Although I had changed my last name to Jasper when I was 20, I
made the mistake of not becoming famous enough for my old high school
classmates to notice. So my nametag read, "Mike Eagan Jasper." At least
it didn't say Michael.
I grabbed the mic and stood on a chair.
"Hi. It's Mike Eagan Jasper -- is that a stupid name or what?
I just want to welcome everyone to the reunion and remind you that it's
okay to eat the food. You only have to pay for the drinks. By the way,
I want to explain why I ran for class president. You see, I went to the
county fair in the summer of 1971 and collected 20 "Reagan for
Governor" bumper stickers. I discovered if you cut off the "for
Governor" part and then cut off the "R" it spells "eagan." So you see,
I had to run for something. The bumper stickers were way to cool to
waste."
It was just like high school. I spoke and they didn't listen.
Whatever. Better to mix and mingle anyway.
I pride myself on remembering names, even though it's not
always the case. "Great to see you, Randy," I said to George. "Man, has
it really been 30 years since I've seen you, Carl?" I asked Richard.
Then I improvised.
"Man, you look like James Taylor," I said to Robert. He glared
at me. I suppose I had just said, "Dude, you're really fucking bald."
Then I ran into Gerry. He's never forgiven me for missing the
bunt signal on a squeeze play in junior high baseball, so every time I
see him I feel compelled to apologize. If you had seen his face as he
ran from third base, you'd understand. He was sooooooo out.
"Sorry, I missed the signal, Gerry."
"You should be," he said. Damn, brother. Get over it.
Shirley stood next to Gerry. She looked great, a lot like
Katie Couric.
"Do I detect a Texan accent?" she asked.
"Yep, maam," I said, milking it. "I've lived in Austin, Texas
for ten years now. But don't worry. I had nothing to do with George
Bush."
She measured her gaze. "I like George Bush," she said.

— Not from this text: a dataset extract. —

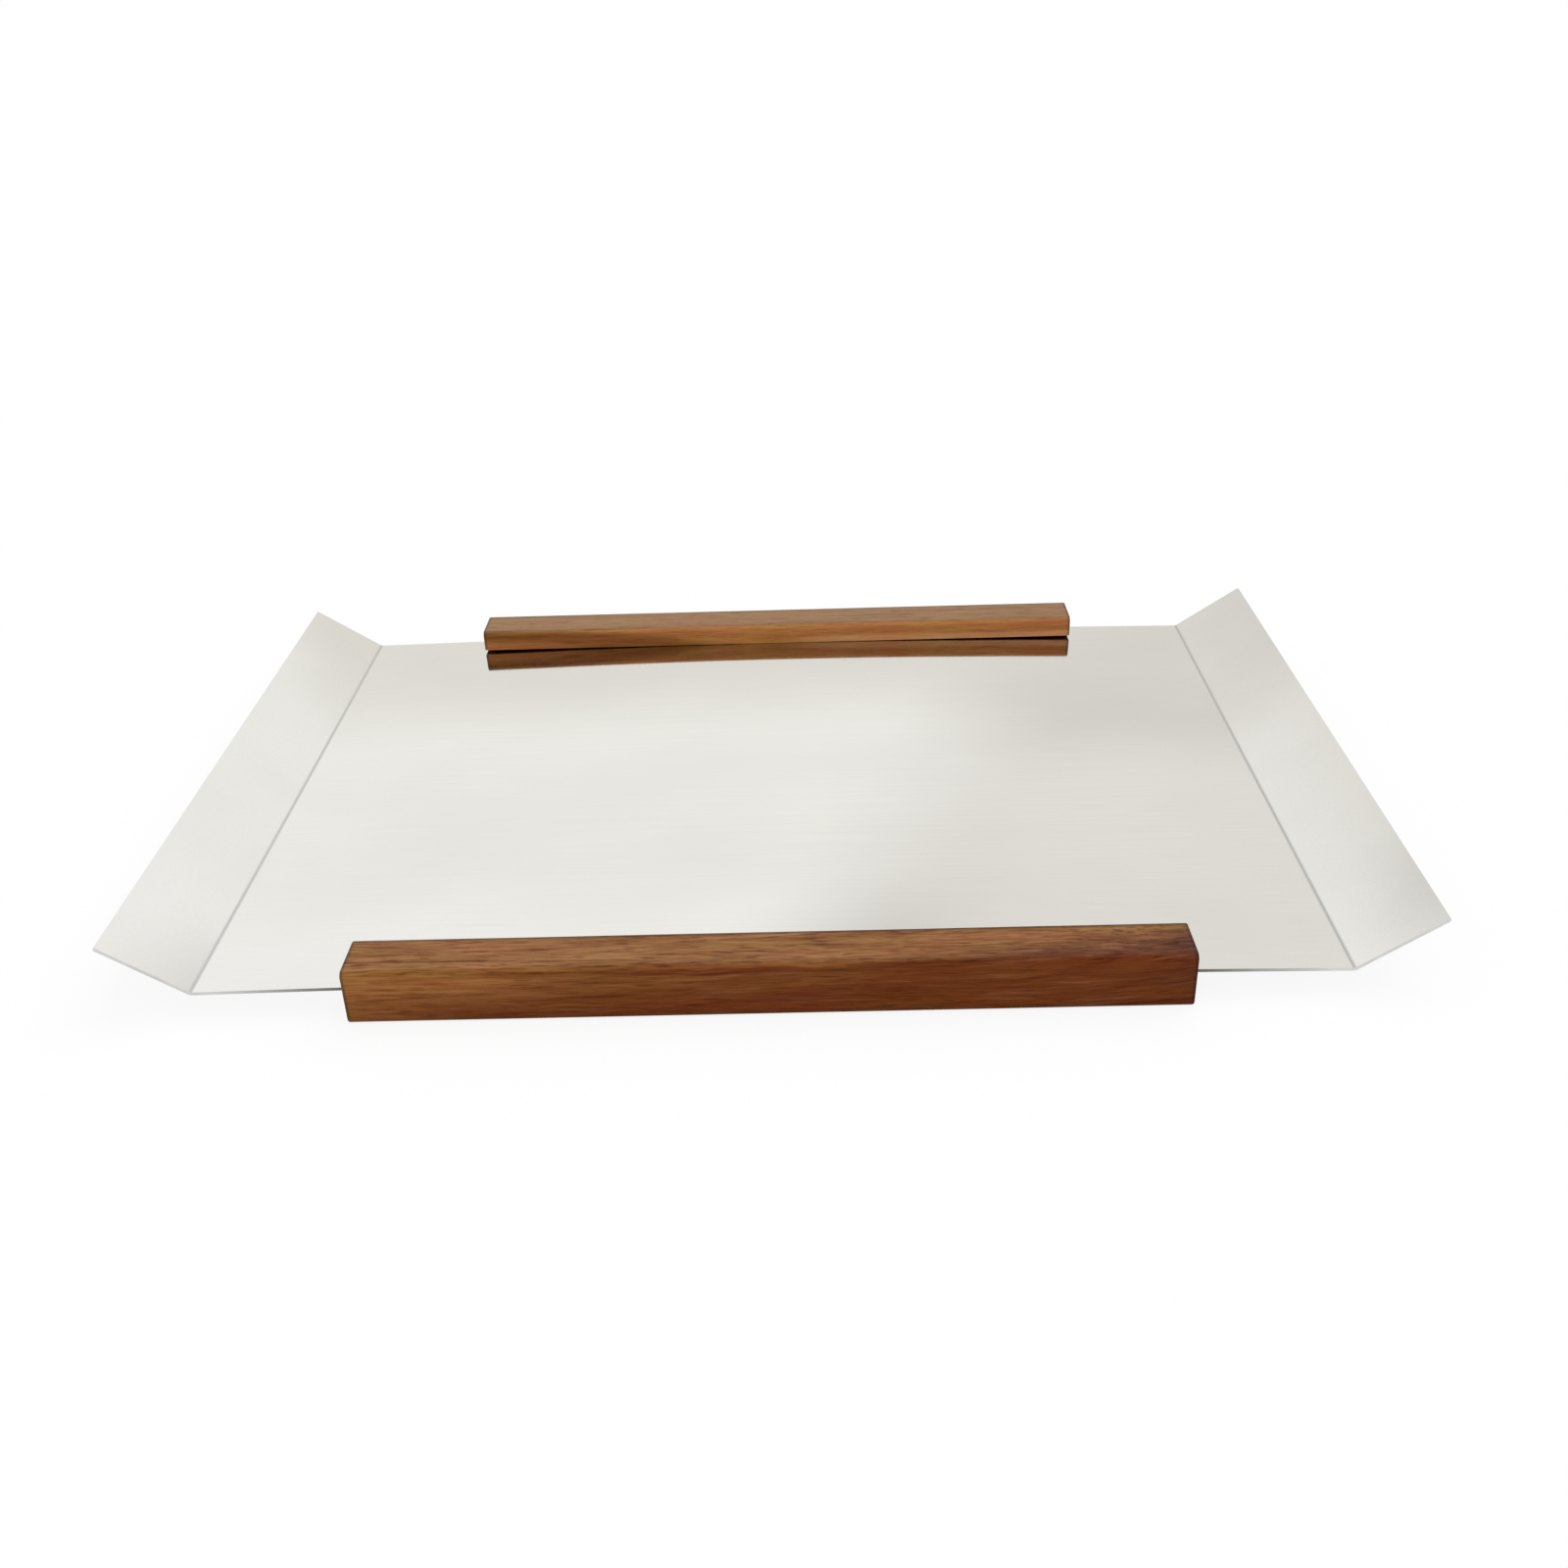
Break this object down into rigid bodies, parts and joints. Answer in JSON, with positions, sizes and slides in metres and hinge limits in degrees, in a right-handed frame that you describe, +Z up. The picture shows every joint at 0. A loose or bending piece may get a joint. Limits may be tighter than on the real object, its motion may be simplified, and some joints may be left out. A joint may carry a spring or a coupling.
{
  "type": "serving tray",
  "caption": "Rectangular serving tray: a mirror-polished steel sheet with its short ends folded up as wings, held along its long edges in grooved wooden bars that serve as handles and feet.",
  "frame": {"origin": "middle of the footprint, on the surface that the two bars stand on", "axes": "+X along the tray towards its right wing, +Y from the front bar to the rear bar, +Z up"},
  "size_m": [0.4508, 0.3046, 0.0286],
  "materials": {
    "polished_steel": "polished",
    "oiled_walnut": "satin",
    "screw_steel": "satin"
  },
  "bodies": {
    "root": {"tray_plate": "polished_steel", "front_bar": "oiled_walnut", "rear_bar": "oiled_walnut", "front_screw_left": "screw_steel", "front_screw_middle": "screw_steel", "front_screw_right": "screw_steel", "rear_screw_left": "screw_steel", "rear_screw_middle": "screw_steel", "rear_screw_right": "screw_steel"}
  },
  "joints": []
}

Given it was a few weeks after the 9/11 bombings I said,
"Well, I guess we all do now."
Shirley wouldn't let it go. She's so Gerry that way. "Well,
some of us liked him before."
I wanted to say, "Look. I know he's the fuckin' President and
we have to rally around the flag boy for now, but he's still nothing
more than Dan Quayle with a famous father and a coke connection."
Opting for peace and harmony, I just mumbled, "Uh-huh," and made my way
to the bar to buy a four-dollar Corona.
Five Coronas later as the crowd thinned out, I decided it
would be a good idea to lay a wet one on Peggy.
"You're a good kisser," she said. Cool. Then I shall spread my
wonderfulness everywhere. Next was Becky. After that, Cindy. Finally, I
turned to Debbie.
"No way," she said. Ahhhhhhhh. Playing hard to get, are you? I
followed her to her car, but she still refused.
"Is it because I'm overdressed?" I asked.
"Yeah. Something like that," she said.
I made my way back to the Festivity Room only to discover no
one remained. Fuck! I was the last one to leave. Not good.
One of the catering women spied me and said, "All of your
class is gone."
"Never had it in the first place, baby," I said as I headed
out under the Sonoma County moon to the redneck, blue-collar company of
Eddie's Bar ($2.75 Budweisers, every night).